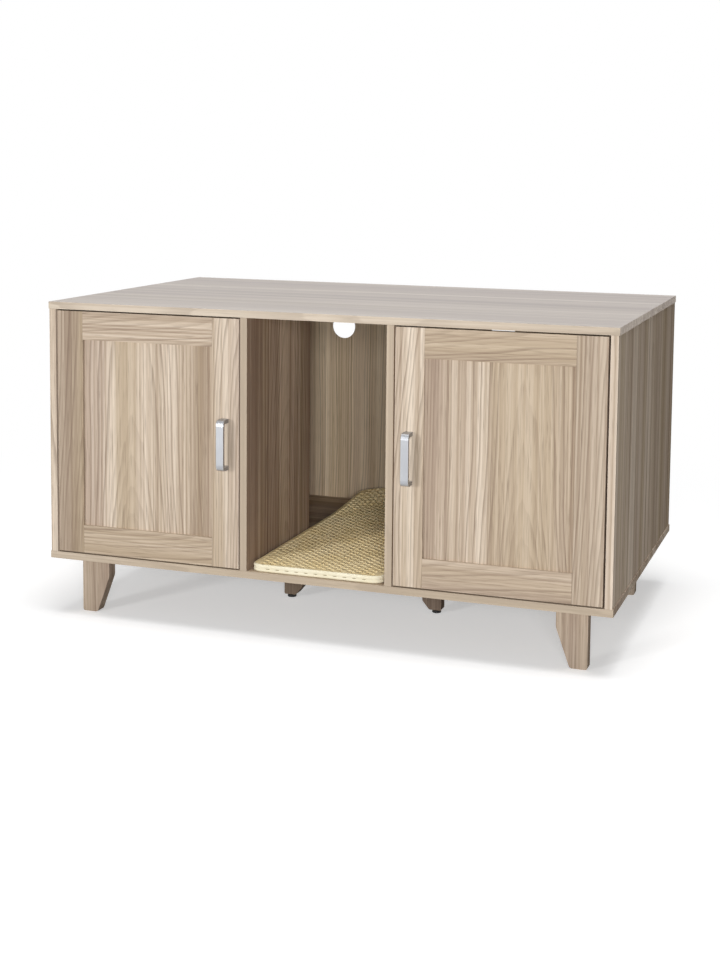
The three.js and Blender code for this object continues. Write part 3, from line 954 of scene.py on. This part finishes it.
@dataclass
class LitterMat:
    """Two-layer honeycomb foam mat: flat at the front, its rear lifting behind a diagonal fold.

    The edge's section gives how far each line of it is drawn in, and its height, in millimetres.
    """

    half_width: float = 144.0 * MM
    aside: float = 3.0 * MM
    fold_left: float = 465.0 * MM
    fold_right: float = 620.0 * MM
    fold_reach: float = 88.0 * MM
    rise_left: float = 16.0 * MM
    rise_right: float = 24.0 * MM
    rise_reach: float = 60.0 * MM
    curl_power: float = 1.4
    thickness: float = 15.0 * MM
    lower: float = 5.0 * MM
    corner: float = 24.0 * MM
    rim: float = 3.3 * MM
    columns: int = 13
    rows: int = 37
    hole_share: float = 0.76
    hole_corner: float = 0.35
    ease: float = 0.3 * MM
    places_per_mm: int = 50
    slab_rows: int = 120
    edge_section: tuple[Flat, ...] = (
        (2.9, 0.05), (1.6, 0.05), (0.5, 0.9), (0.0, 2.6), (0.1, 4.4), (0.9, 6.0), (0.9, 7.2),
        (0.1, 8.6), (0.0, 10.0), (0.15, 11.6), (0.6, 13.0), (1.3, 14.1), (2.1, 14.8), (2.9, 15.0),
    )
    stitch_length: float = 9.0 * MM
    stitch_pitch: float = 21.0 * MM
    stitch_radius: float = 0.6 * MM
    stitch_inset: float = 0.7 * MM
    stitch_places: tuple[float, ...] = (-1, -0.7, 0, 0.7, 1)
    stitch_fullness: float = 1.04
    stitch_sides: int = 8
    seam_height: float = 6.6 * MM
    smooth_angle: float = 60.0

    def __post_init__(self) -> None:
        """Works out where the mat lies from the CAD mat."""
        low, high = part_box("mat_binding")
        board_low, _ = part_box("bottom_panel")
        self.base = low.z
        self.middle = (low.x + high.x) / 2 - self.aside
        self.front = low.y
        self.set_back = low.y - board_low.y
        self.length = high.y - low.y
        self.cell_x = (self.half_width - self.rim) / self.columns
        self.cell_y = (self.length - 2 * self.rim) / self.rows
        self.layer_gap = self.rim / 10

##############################

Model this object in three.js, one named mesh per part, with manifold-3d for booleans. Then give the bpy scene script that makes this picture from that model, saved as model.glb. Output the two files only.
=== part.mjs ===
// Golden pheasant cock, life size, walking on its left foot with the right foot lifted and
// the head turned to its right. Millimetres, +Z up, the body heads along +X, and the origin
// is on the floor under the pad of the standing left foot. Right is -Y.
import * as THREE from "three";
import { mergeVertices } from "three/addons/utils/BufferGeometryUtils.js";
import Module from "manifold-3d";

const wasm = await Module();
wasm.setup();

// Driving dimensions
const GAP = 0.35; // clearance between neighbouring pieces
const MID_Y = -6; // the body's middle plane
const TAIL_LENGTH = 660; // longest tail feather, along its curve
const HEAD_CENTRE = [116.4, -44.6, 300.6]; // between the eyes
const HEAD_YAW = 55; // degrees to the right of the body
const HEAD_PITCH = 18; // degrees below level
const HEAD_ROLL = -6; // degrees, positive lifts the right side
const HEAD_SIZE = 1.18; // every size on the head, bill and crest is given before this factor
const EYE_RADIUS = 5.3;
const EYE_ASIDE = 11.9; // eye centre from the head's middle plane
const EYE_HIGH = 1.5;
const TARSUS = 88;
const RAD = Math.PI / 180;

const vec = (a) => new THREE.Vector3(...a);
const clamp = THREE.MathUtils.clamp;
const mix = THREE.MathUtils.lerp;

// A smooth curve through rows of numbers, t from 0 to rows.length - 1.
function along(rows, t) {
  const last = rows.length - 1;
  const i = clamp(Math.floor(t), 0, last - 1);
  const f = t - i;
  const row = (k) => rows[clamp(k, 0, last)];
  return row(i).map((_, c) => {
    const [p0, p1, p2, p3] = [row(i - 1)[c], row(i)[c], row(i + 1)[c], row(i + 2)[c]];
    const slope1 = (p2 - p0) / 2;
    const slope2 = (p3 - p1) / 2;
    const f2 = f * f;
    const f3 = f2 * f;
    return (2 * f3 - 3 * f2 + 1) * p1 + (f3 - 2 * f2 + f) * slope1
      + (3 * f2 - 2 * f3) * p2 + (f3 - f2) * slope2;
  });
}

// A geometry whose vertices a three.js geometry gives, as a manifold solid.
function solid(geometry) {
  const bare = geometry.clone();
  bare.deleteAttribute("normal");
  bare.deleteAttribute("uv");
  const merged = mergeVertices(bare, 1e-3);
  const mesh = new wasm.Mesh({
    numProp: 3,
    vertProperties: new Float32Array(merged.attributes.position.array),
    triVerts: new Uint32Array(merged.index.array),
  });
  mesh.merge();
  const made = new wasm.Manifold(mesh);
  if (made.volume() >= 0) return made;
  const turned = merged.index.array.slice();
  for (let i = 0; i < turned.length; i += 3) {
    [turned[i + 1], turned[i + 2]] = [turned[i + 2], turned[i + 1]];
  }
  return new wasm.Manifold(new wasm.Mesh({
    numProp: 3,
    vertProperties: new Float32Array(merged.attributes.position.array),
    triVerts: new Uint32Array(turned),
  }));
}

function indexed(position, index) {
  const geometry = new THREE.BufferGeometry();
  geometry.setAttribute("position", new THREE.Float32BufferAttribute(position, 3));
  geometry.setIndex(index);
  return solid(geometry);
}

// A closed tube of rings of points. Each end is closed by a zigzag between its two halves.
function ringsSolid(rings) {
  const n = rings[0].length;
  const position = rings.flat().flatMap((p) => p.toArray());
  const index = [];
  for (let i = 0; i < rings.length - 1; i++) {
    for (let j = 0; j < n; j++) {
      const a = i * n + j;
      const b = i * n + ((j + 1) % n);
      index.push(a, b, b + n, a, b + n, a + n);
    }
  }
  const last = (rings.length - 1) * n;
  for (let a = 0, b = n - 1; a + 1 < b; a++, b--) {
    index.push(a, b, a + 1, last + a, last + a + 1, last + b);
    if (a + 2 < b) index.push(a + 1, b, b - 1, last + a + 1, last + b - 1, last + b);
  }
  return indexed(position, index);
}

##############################

### Problem requirements
In the material above, locate the line containing "The three.js and" and the line containing "smooth_angle: float = 60.0". Transcribe exactly those two lines and every line between them, and nothing more.

### The answer
The three.js and Blender code for this object continues. Write part 3, from line 954 of scene.py on. This part finishes it.
@dataclass
class LitterMat:
    """Two-layer honeycomb foam mat: flat at the front, its rear lifting behind a diagonal fold.

    The edge's section gives how far each line of it is drawn in, and its height, in millimetres.
    """

    half_width: float = 144.0 * MM
    aside: float = 3.0 * MM
    fold_left: float = 465.0 * MM
    fold_right: float = 620.0 * MM
    fold_reach: float = 88.0 * MM
    rise_left: float = 16.0 * MM
    rise_right: float = 24.0 * MM
    rise_reach: float = 60.0 * MM
    curl_power: float = 1.4
    thickness: float = 15.0 * MM
    lower: float = 5.0 * MM
    corner: float = 24.0 * MM
    rim: float = 3.3 * MM
    columns: int = 13
    rows: int = 37
    hole_share: float = 0.76
    hole_corner: float = 0.35
    ease: float = 0.3 * MM
    places_per_mm: int = 50
    slab_rows: int = 120
    edge_section: tuple[Flat, ...] = (
        (2.9, 0.05), (1.6, 0.05), (0.5, 0.9), (0.0, 2.6), (0.1, 4.4), (0.9, 6.0), (0.9, 7.2),
        (0.1, 8.6), (0.0, 10.0), (0.15, 11.6), (0.6, 13.0), (1.3, 14.1), (2.1, 14.8), (2.9, 15.0),
    )
    stitch_length: float = 9.0 * MM
    stitch_pitch: float = 21.0 * MM
    stitch_radius: float = 0.6 * MM
    stitch_inset: float = 0.7 * MM
    stitch_places: tuple[float, ...] = (-1, -0.7, 0, 0.7, 1)
    stitch_fullness: float = 1.04
    stitch_sides: int = 8
    seam_height: float = 6.6 * MM
    smooth_angle: float = 60.0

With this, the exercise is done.